The last confirmed sighting of the serial rapist occurred over an hour later, when residents reported a suspicious man removing brown prison-issue pants in a public park in the middle of the city.
Investigators expressed surprise as to how Sela, who is 1.65 meters tall, was able to scale the wall in seconds while he was handcuffed.
Throughout Saturday, speculation increased that the escape was much more than a lucky break. After court officials opened their records, investigators discovered that Sela was only supposed to receive a summons on December 21, and that no summons had been sent out. Investigators then began to check if someone inside the court or the IPS had assisted Sela.
Fellow prisoners said Sela had been exercising "obsessively" every day for several months, reaching a high level of physical fitness, and witnesses said that when Sela took off his prison-issue pants, he was wearing civilian clothing - blue jeans - underneath.

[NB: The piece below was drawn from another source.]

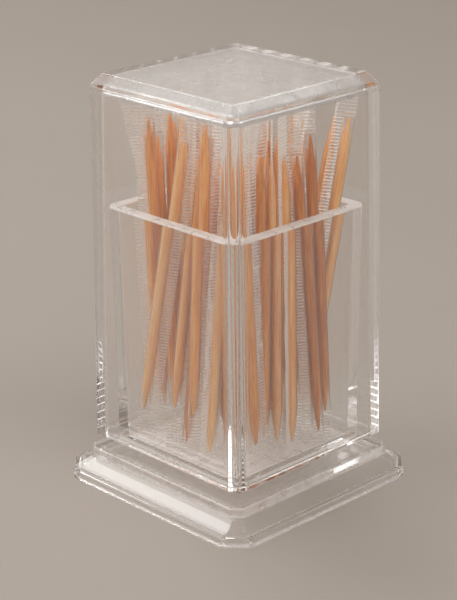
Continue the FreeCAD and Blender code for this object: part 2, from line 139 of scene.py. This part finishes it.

Tel Aviv Police chief Cmdr. David Tzur said officers were providing security for several of Sela's victims and were trying to contact others.
Three hours after the escape, Karadi arrived at the escort unit and received an overview of the incident from Tel Aviv District Commander Cmdr. David Zur. Hours later, Karadi's boss, Internal Security Minister Avi Dichter, described the incident as "embarrassing... a humiliating failure."
As the day wore on, more and more revelations highlighted the chain of failures behind the escape. Police complained that the Prisons Service was not required to warn police in advance when transporting a dangerous prisoner.
The IPS, in turn, said that in previous transfers of dangerous prisoners, police had also sent only two officers - including one driver - to accompany them to court. Both sides agreed there was no clear procedure for the Prisons Service's handing over prisoners to police custody.